By the end of the convention I felt reassured that Barack Obama (his speech here) had actually worked hard in our best interest, that he was in fact a man of principle, that his vision for the country was still intact and that his party does stand squarely with him.  I  was also persuaded that the Democratic party now has some backbone and is willing to push back against corporate and fat cat tax privilages and Big Money’s influence on government policy.
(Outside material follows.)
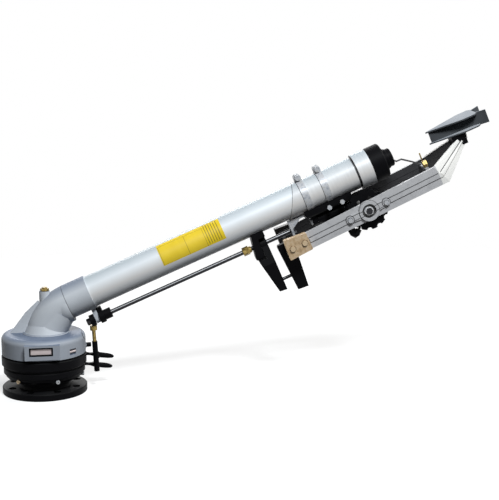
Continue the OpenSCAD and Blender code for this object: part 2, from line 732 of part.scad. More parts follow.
module trip_hub() color("#35373b") difference() {
    on_reverser(hub_s, rod_v) along(14, hub_l);
    on_reverser(hub_s - cut, rod_v) along(rod_r + fit, hub_l + 2*cut);
    knuckle_space(fit);
}

module trip_rod() color("#b08d4a") {
    knuckle_space(0);
    on_trip() translate([0, 0, -trip_l + 4]) cylinder(r = trip_rod_r, h = trip_l - 4 - knuckle_top - 1);
}

module trip_sleeve() color("#2f3134") on_trip() translate([0, 0, -trip_l]) difference() {
    cylinder(r = trip_sleeve_d/2, h = trip_l - trip_brass_l);
    translate([0, 0, 4 - fit]) cylinder(r = trip_rod_r + fit, h = trip_l);
}

// A lever keyed to the rod. Its slot rolls the tail of the drive arm through the guide pin.
module reversing_lever() color("#1f2024") on_reverser() difference() {
    slot_low = pivot_v - pin_drop - pin_r - 5;
    slot_high = pivot_v - pin_drop + 44;
    foot = rod_v - 119;
    intersection() {
        side_plate(-40, 40) polygon([
            [lever_s, rod_v + 15], [lever_e, rod_v + 15], [lever_e, foot], [lever_e - 19, foot + 2],
            [hanger_s + 4, rod_v - 36], [hanger_s + 4, rod_v - 31.5], [lever_s, rod_v - 31.5]]);
        union() {
            translate([hanger_s, 0, rod_v]) along(14, lever_e + cut - hanger_s);
            end_plate(hanger_s, lever_e + cut)
                polygon([[-13, rod_v - 3], [13, rod_v - 3], [7, rod_v - 40], [pin_y + 12, rod_v - 60],
                         [pin_y + 12, foot], [pin_y - 12, foot], [pin_y - 12, rod_v - 45]]);
        }
    }
    translate([hanger_s - cut, 0, rod_v]) along(rod_r + fit, 60);
    translate([hanger_s - cut, pin_y - pin_r - 0.6, slot_low])
        cube([60, 2*pin_r + 1.2, slot_high - slot_low]);
}

module trunnion_pin() color("#c0c3c7") on_reverser(lug_pair_s[0] - 5, rod_v)
    along(trunnion_d/2, lug_pair_s[1] - lug_pair_s[0] + lug_pair_t + 10);

module yoke() color("#25262a") on_reverser() difference() {
    hub_0 = lug_pair_s[0] + lug_pair_t + 1;
    hub_1 = lug_pair_s[1] - 1;
    union() {
        translate([hub_0, 0, rod_v]) along(yoke_hub_r, hub_1 - hub_0);
        translate([hub_0 + 9, -9, yoke_beam_bottom])
            cube([hub_1 - hub_0 - 13, 18, rod_v - yoke_beam_bottom]);
        side_plate(-yoke_half_w, yoke_half_w) polygon([
            [hub_0 + 18, yoke_beam_bottom + 6], [hub_0 + 26, yoke_beam_bottom], [pivot_s, yoke_beam_bottom],
            [pivot_s, yoke_beam_top], [hub_0 + 18, yoke_beam_top]]);
        translate([pivot_s, 0, pivot_v]) across(pivot_r + 8, -yoke_near, inner_y - carrier_t - 0.5);
        translate([pivot_s, -14, nose_bottom]) cube([nose_s - pivot_s, 28, nose_top - nose_bottom]);
    }
    translate([hub_0 - cut, 0, rod_v]) along(trunnion_d/2 + fit, hub_1 - hub_0 + 2*cut);
    translate([pivot_s, 0, pivot_v]) across(pivot_r + fit, -inner_y, inner_y);
}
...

These are the messages I got and I’m going to go with them.  Naturally, there is still a milling herd of tamped down contradictions and conflicts within the party, but for the moment it feels good that the convention has helped frame a unified, coherent Democratic opposition to the Romney campaign and to the Right Wing, anti-government hatchetmen who are standing in the shadows just behind him.

President Obama

Wonderful Ones, a thousand commentators have had oceans to say about  both party’s conventions, but if you’ve not had time to follow any of that during the hubbub at the start of school or while you’ve been hustling to meet a work deadline, then maybe these thoughts  offer a hint of what the Dems, at least, hoped to communicate.  And hey, maybe you’re even “fired up” too!



2 Responses to “Notes on the DNC”

  1. I watched more of this convention than any other thus far, which is to say that I saw Michelle Obama’s speech, and got the cliff notes on the rest from the hubs. I’m still feeling unhappy about his tactics in the counter terrorism campaign, but if Bush Jr got a second go around I can’t see why he shouldn’t get another shot.

  2. nerponline said

    Right, the drone program is ugly and hard to reconcile. But overall Obama is a President who’s ending wars instead of starting them….which is a huge improvement on Junior’s legacy.